Still, in the end, the court once again postponed a decision on the equal rights case, prolonging indefinitely the suffering of millions of Dalit Christians in India.

"The Bible teaches us that all people are created in the image of God and all are equal in His sight," said Gospel for Asia president and founder K.P. Yohannan in a statement released Tuesday. "That is why Christians are working to help Dalits escape from the oppressive caste system that has kept them in virtual slavery for over 3,000 years.

"But this delay does give us another opportunity to pray. Literally millions of Christian Dalits are seeking for an end to their grinding poverty, and I ask Christians around the world to intercede on their behalf."

The law, which Christian Dalits are seeking to amend, has been in place since 1950 but only covers Hindu, Buddhist and Sikh Dalits; Muslim Dalits are also excluded and Hindu, Buddhist and Sikh Dalits also face losing their benefits if they convert to Christianity.

Efforts to change the law have made little progress, however, because legal officials continue to justify the exclusion of Christian Dalits from the reservation quotas on the grounds that the caste system was only part of the Hindu religion and therefore only applied to members of that faith, explained Gospel for Asia.

There has been one positive development lately for India's Christian Dalits, however.

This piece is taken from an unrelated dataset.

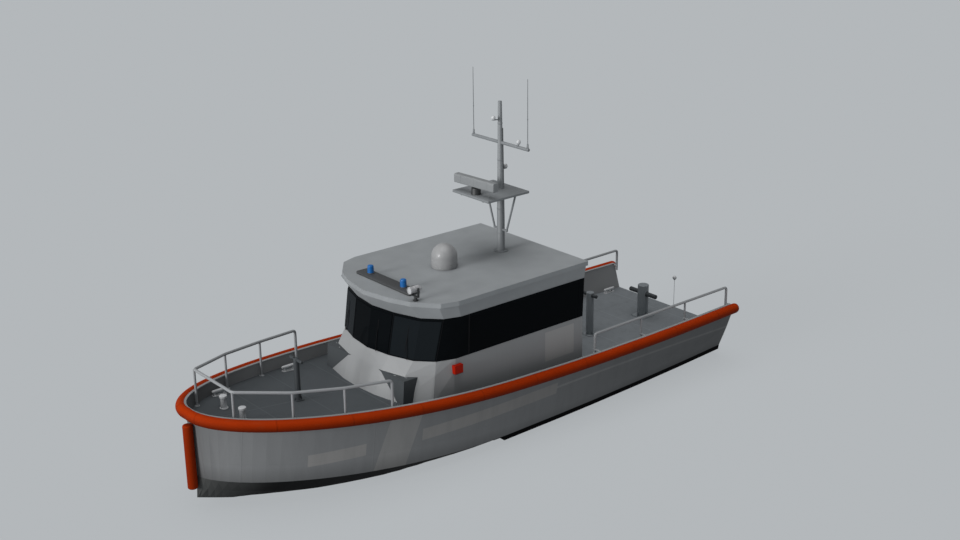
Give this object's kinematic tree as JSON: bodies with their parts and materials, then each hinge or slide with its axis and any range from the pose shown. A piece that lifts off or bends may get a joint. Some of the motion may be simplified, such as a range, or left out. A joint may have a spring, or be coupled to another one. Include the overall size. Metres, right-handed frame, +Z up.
{
  "type": "response boat",
  "caption": "Response boat with a deep-V hull, foam collar, wraparound wheelhouse, radar mast, bitts, rails and twin waterjets.",
  "frame": {"origin": "on the waterline at the centreline, amidships", "axes": "+X to the bow, +Y to port, +Z up"},
  "size_m": [14.5734, 4.576, 8.5],
  "materials": {
    "hull_paint": "matt grey paint",
    "deck_paint": "non-slip paint",
    "bitt_paint": "satin paint",
    "collar_foam": "orange foam skin",
    "house_paint": "satin grey paint",
    "window_glass": "dark tinted",
    "rail_metal": "satin",
    "mast_paint": "satin paint",
    "dome_plastic": "gloss",
    "gear_black": "matt",
    "lamp_metal": "satin",
    "seat_trim": "vinyl",
    "port_lens": "clear red",
    "starboard_lens": "clear green",
    "jet_metal": "cast"
  },
  "bodies": {
    "boat": {"hull": "hull_paint", "bulwark_port": "hull_paint", "bulwark_starboard": "hull_paint", "foredeck": "deck_paint", "cockpit_deck": "deck_paint", "locker_port": "deck_paint", "locker_starboard": "deck_paint", "fore_bitt": "bitt_paint", "mid_bitt": "bitt_paint", "tow_bitt": "bitt_paint", "collar_port": "collar_foam", "collar_starboard": "collar_foam", "stem_fender": "collar_foam", "cabin_front": "house_paint", "cabin_aft": "house_paint", "roof": "house_paint", "cabin_side_port": "house_paint", "cabin_side_starboard": "house_paint", "windscreen_centre": "window_glass", "windscreen_port": "window_glass", "windscreen_starboard": "window_glass", "window_port": "window_glass", "window_starboard": "window_glass", "window_aft_port": "window_glass", "window_aft_starboard": "window_glass", "bow_rail": "rail_metal", "stern_light": "rail_metal", "aft_rail_port": "rail_metal", "aft_rail_starboard": "rail_metal", "bollard_port": "rail_metal", "bollard_starboard": "rail_metal", "cleat_fore_port": "rail_metal", "cleat_fore_starboard": "rail_metal", "cleat_mid_port": "rail_metal", "cleat_mid_starboard": "rail_metal", "cleat_aft_port": "rail_metal", "cleat_aft_starboard": "rail_metal", "mast": "mast_paint", "radome": "dome_plastic", "light_bar": "gear_black", "helm_console": "gear_black", "whip_port": "gear_black", "whip_starboard": "gear_black", "crew_seats": "seat_trim", "sidelight_port": "port_lens", "sidelight_starboard": "starboard_lens", "jet_housing_port": "jet_metal", "jet_housing_starboard": "jet_metal"},
    "door": {"aft_door": "house_paint", "door_glass": "window_glass"},
    "lid_port": {"locker_lid_port": "deck_paint"},
    "lid_starboard": {"locker_lid_starboard": "deck_paint"},
    "scanner": {"radar_scanner": "dome_plastic"},
    "yoke": {"searchlight_yoke": "gear_black"},
    "lamp": {"searchlight_head": "lamp_metal"},
    "nozzle_port": {"jet_nozzle_port": "jet_metal"},
    "nozzle_starboard": {"jet_nozzle_starboard": "jet_metal"},
    "bucket_port": {"reverse_bucket_port": "jet_metal"},
    "bucket_starboard": {"reverse_bucket_starboard": "jet_metal"}
  },
  "joints": [
    {"name": "aft_door_swing", "type": "hinge", "parent": "boat", "child": "door", "pos_m": [-2.0328, 0.41, 0], "axis": [0, 0, -1], "range_deg": [0, 110]},
    {"name": "radar_turn", "type": "hinge", "parent": "boat", "child": "scanner", "pos_m": [-0.45, 0, 5.2], "axis": [0, 0, 1], "continuous": true},
    {"name": "searchlight_pan", "type": "hinge", "parent": "boat", "child": "yoke", "pos_m": [2.15, 1.2, 3.56], "axis": [0, 0, 1], "range_deg": [-170, 170]},
    {"name": "searchlight_tilt", "type": "hinge", "parent": "yoke", "child": "lamp", "pos_m": [2.15, 1.2, 3.8], "axis": [0, -1, 0], "range_deg": [-20, 45]},
    {"name": "steer_port", "type": "hinge", "parent": "boat", "child": "nozzle_port", "pos_m": [-7.19, 0.68, -0.02], "axis": [0, 0, 1], "range_deg": [-25, 25]},
    {"name": "reverse_port", "type": "hinge", "parent": "nozzle_port", "child": "bucket_port", "pos_m": [-7.36, 0.68, -0.02], "axis": [0, -1, 0], "range_deg": [0, 55]},
    {"name": "steer_starboard", "type": "hinge", "parent": "boat", "child": "nozzle_starboard", "pos_m": [-7.19, -0.68, -0.02], "axis": [0, 0, 1], "range_deg": [-25, 25]},
    {"name": "reverse_starboard", "type": "hinge", "parent": "nozzle_starboard", "child": "bucket_starboard", "pos_m": [-7.36, -0.68, -0.02], "axis": [0, -1, 0], "range_deg": [0, 55]},
    {"name": "locker_lid_port_lift", "type": "hinge", "parent": "boat", "child": "lid_port", "pos_m": [2.52, 1.1075, 1.97], "axis": [0.3746, -0.9272, 0], "range_deg": [0, 80]},
    {"name": "locker_lid_starboard_lift", "type": "hinge", "parent": "boat", "child": "lid_starboard", "pos_m": [2.52, -1.1075, 1.97], "axis": [-0.3746, -0.9272, 0], "range_deg": [0, 80]}
  ]
}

The National Commission on Minority Religion and Linguistics submitted a report to the high court in May supporting the case for Christian Dalits to be included in the reservation system.

Still, GFA warned that the practice of caste discrimination was so engrained in the Indian social structure that it still permeates all aspects of daily life regardless of religion.

"While Indian society may still look upon Dalit people as outcastes, God loves each and every one of them," Yohannan argued. "We want them to know this truth and we welcome all people, including Dalits, to worship and follow Him."

Following the latest delay, the court has assigned a government committee to study the case for a change in the law before another hearing in eight weeks.